La perseguí hasta el catre. (Prólogo)
Aquel domingo había sido igual que los otros. Llegué a la iglesia en el último minuto, me deslicé hacia uno de los bancos traseros, que estaba casi desierto, y en seguida me quedé dormido. Aún no había cerrado del todo los ojos cuando sentí que alguien me tocaba en un costado.
Automáticamente me moví para permitir que los recién llegados tomaran asiento en el banco. De nuevo sentí el codazo. Esta vez abrí los ojos. Me costó casi un minuto comprender lo que veía. Entonces retuve el aliento y las dejé pasar.
Sólo dediqué una mirada a la más vieja de las dos mujeres. El mustio cabello -rubio y gris- y el cansado rostro no me interesaron. Pasó por mi lado murmurando en voz baja lo que tomé por una excusa. Era la muchacha, su hija, la que me hirió en la carne viva.

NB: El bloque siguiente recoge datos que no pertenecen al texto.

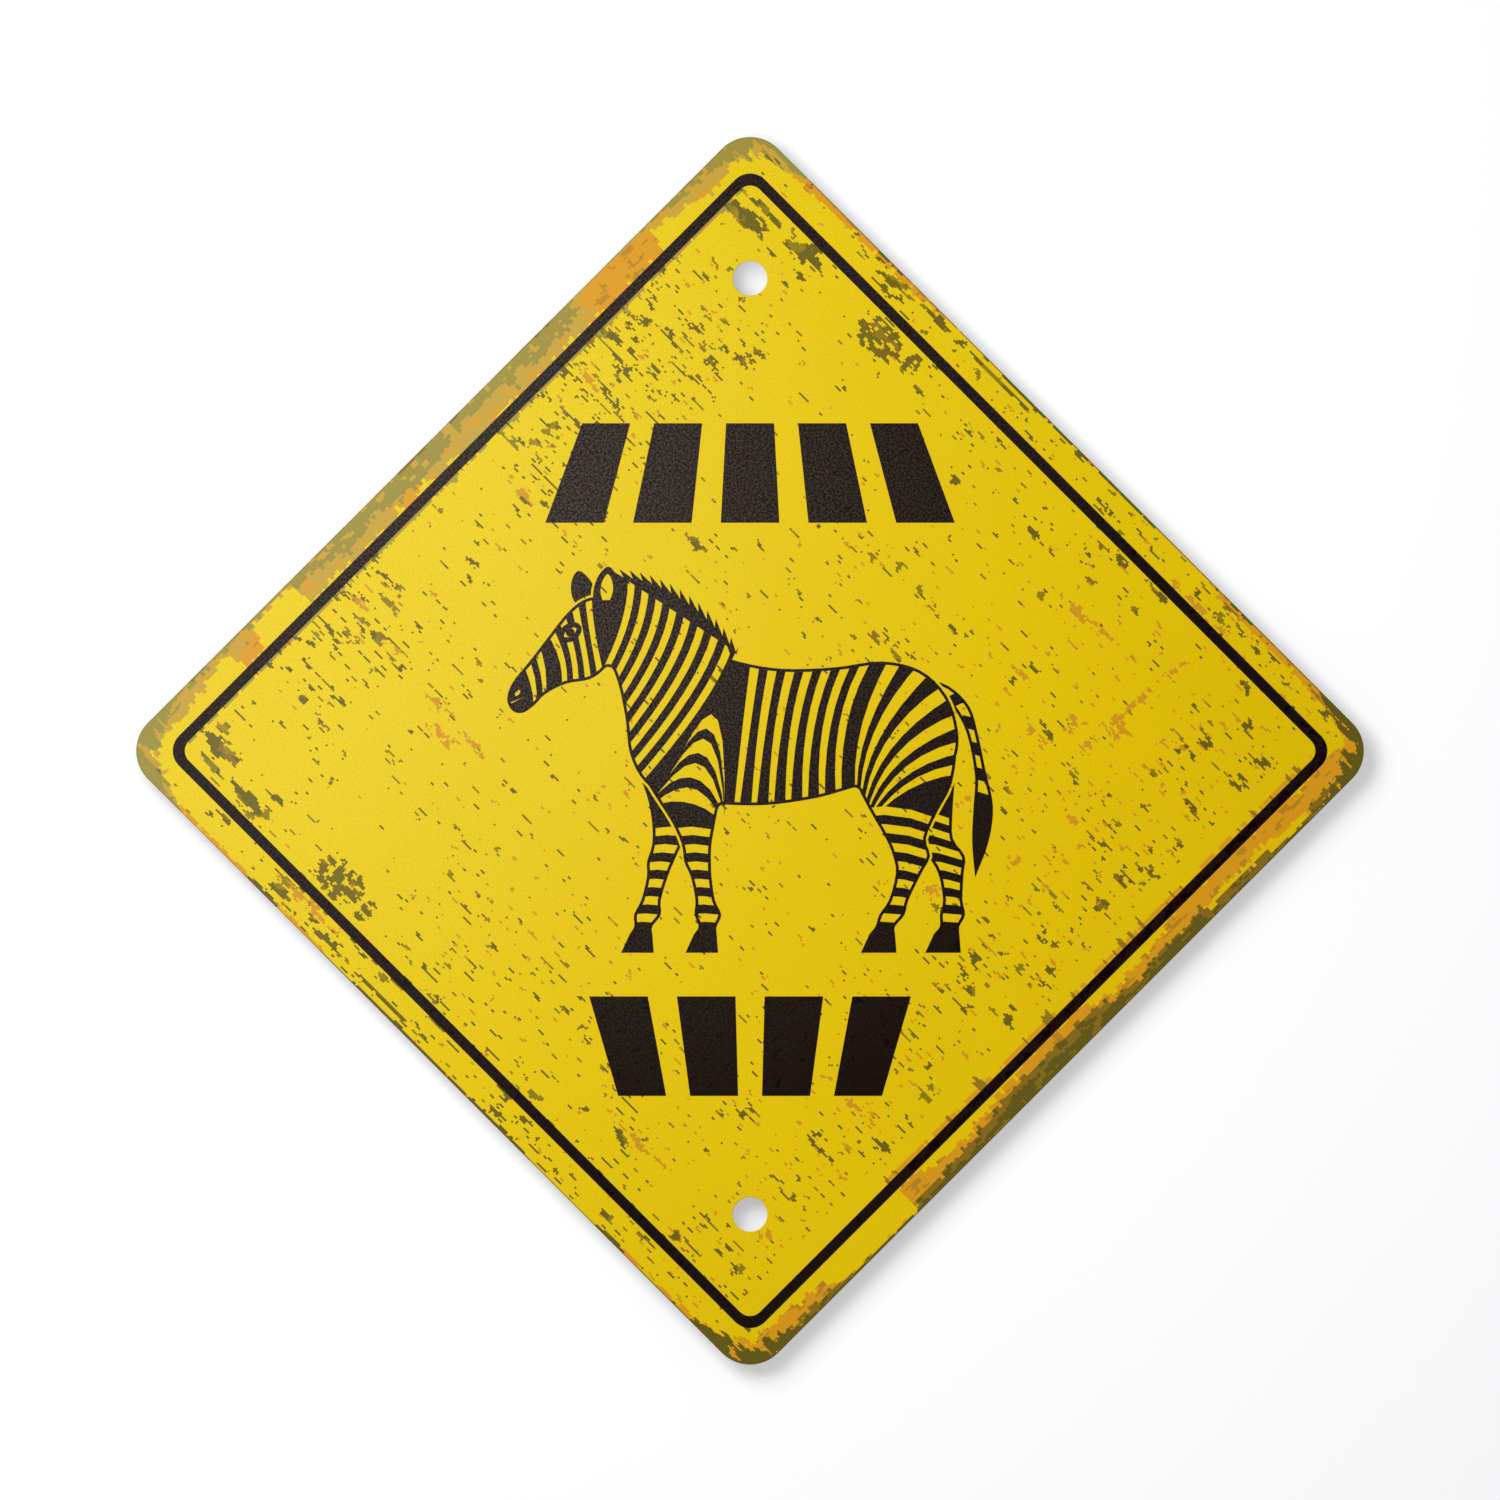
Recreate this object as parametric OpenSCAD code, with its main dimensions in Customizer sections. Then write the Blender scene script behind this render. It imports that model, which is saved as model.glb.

El pelo rubio ceniza, de polaca, que rodeaba su rostro, como una cascada dorada; la ancha y salvaje boca, de un escarlata sensual; los labios ligeramente entreabiertos y los blancos dientes que apenas se entreveían. La delgada, casi clásica nariz, cuyas aletas palpitaban repentinamente bajo los altos pómulos, el trazo marrón que delineaba sus ojos.
Éstos eran todo un libro. Los tenía muy separados, de un castaño claro, con motitas verdes en el borde de los iris. Eran cálidos, brillantes e inteligentes, y hablaban de una pasión que yo no comprendía aún. Eran conmovedores y atrayentes, pero de un modo sutil, daban la sensación de perseguir. Intenté ver lo que había bajo su superficie, más no pude traspasar aquella barrera invisible. Hay algo especial en los ojos castaños que no he podido comprender nunca. No es posible mirarlos y leer en ellos, como en los ojos azules.
Al pasar frente a mí miró hacia otro lado, y sentí en mi cuerpo un millón de ligeros alfilerazos eléctricos. Su madre, que era dos veces más corpulenta que ella, había pasado sin tocarme. Pero ella si lo hizo.
-Perdone- murmuró, y en su voz había cierta risa contenida.
Tartamudeé una respuesta ininteligible, que se perdió entre los crujidos de la ropa al arrodillarse los fieles en sus bancos. La miré mientras me ponía de rodillas.
Ella lo estaba ya, con las manos devotamente unidas sobre el respaldo del banco de delante. A su lado, la madre apoyaba pesadamente la cabeza sobre sus manos cruzadas, orando indistintamente en un idioma extranjero. Volví a mirar a la muchacha.
Su cuerpo se revelaba bajo el ligero vestido veraniego de algodón. Se desprendía de ella un cálido y dulzón aroma, y pude ver como una ligera mancha de transpiración, bajo su brazo, se ensanchaba lentamente sobre el tejido.
Cerré los ojos e intenté concentrarme en mis oraciones. Al cabo de un momento empecé a sentirme mejor. Se podía soportar si mantenía los ojos cerrados. Sentí como ella se movía ligeramente junto a mí. Su muslo rozó el mío.
Abrí los ojos y la miré. No parecía darse cuenta del contacto. Seguía rezando con los ojos cerrados. Me aparté un poco y contuve la respiración. Sin abrir los ojos, ella se movió al mismo tiempo. Yo estaba ya al borde del banco y no podía apartarme más sin caer al pasillo.
Me sostuve allí lo mejor que pude e intenté concentrarme en la palabra de Dios. Pero fue inutil. El diablo estaba a mi lado.
Por fin terminó la plegaria, y la congregación se puso penosamente en pie. Empecé a salir del banco, pero ella lo hizo al mismo tiempo. Volví hacia atrás; ella se paró y me siguió.
Yo estaba atónito, más ella sonrió cortésmente y dejó que su madre saliera antes. Para dejarla pasar se apoyó contra mí. Luego se volvió con lentitud. La miré a los ojos. Había en ellos una risa burlona que nunca antes había visto en otros. Una llama salvaje y peligrosa había prendido en mi alma. Sus labios se separaron en una sonrisa, e inesperadamente la oí hablar, aunque yo habría jurado que sus labios no se movieron.
-¿Te diviertes, Mike?- murmuró.
Hasta pasados unos momentos, cuando ya se había perdido entre la gente que se apretujaba en el pasillo, no me percaté de que sabía mi nombre.
Comencé a caminar lentamente hacia la salida, intentando adivinar quién era. Quizás mi vida hubiera transcurrido mejor de no haberlo averiguado.
Fragmento de "Avenida del Parque 79" de Harold Robbins, 1955.
Lo bueno de andar robando textos, es que el prólogo te lo puede hacer quien más te apetezca. Llamenlo homenaje si quieren.